## [DATASET]
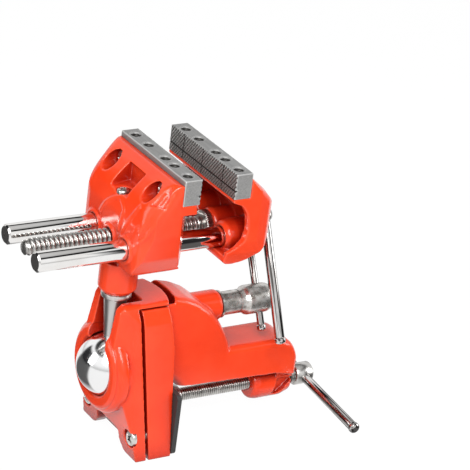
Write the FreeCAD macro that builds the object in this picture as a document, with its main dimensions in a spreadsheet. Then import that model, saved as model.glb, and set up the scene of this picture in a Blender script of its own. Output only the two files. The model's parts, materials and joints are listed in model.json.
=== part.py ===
* * *
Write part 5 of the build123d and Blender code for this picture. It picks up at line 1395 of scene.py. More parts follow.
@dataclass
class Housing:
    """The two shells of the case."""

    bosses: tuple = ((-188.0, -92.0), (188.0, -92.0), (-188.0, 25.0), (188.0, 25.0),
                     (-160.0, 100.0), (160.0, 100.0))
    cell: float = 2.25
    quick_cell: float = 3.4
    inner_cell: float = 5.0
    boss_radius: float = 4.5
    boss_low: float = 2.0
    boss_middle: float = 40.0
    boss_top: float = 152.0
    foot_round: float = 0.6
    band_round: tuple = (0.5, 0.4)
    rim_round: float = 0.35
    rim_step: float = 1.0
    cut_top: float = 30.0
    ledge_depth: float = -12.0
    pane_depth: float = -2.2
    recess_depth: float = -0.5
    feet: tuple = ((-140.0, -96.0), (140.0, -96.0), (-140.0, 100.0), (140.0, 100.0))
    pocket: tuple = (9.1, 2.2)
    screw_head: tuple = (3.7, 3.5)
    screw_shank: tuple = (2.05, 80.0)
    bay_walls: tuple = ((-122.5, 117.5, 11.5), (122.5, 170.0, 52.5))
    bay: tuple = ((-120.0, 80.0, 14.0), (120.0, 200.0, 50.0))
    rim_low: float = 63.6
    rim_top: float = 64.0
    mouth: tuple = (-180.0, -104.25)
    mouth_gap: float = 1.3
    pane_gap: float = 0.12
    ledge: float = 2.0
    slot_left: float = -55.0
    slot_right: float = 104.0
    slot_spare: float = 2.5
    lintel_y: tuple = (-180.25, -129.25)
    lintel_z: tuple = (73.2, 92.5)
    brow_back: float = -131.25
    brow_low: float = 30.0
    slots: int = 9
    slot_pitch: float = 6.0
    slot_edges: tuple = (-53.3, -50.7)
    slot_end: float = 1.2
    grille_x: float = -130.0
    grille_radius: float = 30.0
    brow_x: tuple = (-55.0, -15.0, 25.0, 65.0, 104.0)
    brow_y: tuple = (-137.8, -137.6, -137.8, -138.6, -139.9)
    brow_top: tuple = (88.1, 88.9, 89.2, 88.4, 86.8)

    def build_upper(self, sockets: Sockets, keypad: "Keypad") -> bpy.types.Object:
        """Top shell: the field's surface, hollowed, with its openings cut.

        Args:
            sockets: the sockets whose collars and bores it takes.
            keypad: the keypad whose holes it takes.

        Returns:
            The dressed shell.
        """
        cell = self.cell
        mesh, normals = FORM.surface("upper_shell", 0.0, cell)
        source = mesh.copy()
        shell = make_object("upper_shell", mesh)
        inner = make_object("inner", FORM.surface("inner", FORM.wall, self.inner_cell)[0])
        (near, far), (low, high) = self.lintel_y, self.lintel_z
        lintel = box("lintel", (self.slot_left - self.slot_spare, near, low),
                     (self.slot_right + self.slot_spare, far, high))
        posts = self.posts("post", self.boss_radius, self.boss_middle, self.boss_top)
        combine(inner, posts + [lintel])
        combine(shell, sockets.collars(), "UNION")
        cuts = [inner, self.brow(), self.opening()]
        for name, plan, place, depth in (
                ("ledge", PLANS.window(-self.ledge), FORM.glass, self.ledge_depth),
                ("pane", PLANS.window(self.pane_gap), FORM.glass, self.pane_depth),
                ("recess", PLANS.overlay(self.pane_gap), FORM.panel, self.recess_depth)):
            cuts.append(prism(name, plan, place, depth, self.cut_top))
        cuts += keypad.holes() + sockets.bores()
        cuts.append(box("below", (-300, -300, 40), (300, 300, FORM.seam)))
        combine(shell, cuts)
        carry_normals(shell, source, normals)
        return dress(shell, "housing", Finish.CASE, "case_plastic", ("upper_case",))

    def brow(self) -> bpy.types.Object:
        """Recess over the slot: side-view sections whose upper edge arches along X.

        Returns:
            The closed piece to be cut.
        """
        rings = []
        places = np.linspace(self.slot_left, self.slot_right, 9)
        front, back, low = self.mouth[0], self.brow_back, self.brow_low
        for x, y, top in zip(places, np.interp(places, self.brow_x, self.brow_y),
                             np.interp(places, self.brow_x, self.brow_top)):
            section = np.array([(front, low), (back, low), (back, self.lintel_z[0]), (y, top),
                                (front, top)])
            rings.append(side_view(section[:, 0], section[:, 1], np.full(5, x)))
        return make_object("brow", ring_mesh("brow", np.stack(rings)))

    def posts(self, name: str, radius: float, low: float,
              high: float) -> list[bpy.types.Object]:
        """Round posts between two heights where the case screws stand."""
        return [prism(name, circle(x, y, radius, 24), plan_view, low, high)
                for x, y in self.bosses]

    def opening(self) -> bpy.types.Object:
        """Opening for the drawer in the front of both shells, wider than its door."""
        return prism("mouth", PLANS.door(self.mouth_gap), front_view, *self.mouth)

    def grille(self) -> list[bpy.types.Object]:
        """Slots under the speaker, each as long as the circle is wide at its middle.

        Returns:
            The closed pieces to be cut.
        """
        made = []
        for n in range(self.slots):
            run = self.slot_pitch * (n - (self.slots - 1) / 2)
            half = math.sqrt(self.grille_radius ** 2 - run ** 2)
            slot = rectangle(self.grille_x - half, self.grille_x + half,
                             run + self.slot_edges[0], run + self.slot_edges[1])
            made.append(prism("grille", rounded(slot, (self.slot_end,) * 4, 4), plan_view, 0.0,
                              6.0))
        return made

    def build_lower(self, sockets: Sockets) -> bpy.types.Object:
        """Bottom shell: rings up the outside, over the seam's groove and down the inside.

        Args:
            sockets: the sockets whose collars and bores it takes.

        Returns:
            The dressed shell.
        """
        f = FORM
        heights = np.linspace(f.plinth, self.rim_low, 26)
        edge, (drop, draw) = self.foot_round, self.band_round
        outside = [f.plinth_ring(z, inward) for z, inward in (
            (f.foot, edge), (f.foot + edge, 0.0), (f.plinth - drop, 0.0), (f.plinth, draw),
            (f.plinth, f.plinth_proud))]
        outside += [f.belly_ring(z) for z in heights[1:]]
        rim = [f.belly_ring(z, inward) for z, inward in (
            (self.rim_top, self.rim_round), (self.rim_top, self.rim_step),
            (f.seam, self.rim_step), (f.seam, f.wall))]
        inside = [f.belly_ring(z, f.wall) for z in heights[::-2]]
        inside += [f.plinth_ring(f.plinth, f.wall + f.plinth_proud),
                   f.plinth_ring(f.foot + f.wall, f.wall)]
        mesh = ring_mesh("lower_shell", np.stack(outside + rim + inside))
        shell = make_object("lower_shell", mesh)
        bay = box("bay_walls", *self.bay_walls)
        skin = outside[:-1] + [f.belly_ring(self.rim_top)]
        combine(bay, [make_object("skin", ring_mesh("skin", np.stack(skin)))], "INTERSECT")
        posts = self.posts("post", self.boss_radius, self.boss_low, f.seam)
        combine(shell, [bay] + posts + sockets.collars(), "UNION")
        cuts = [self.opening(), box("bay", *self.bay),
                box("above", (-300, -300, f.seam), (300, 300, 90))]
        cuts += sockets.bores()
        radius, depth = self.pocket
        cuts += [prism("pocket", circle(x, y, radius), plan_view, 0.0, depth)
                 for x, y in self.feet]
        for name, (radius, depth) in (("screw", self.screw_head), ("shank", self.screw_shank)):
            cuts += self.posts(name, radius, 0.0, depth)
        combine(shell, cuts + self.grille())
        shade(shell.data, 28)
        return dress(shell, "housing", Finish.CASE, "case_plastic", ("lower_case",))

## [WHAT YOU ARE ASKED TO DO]
Copy each line of the records above that carries the word "parts".

## [THE ANSWER]
Write the FreeCAD macro that builds the object in this picture as a document, with its main dimensions in a spreadsheet. Then import that model, saved as model.glb, and set up the scene of this picture in a Blender script of its own. Output only the two files. The model's parts, materials and joints are listed in model.json.
Write part 5 of the build123d and Blender code for this picture. It picks up at line 1395 of scene.py. More parts follow.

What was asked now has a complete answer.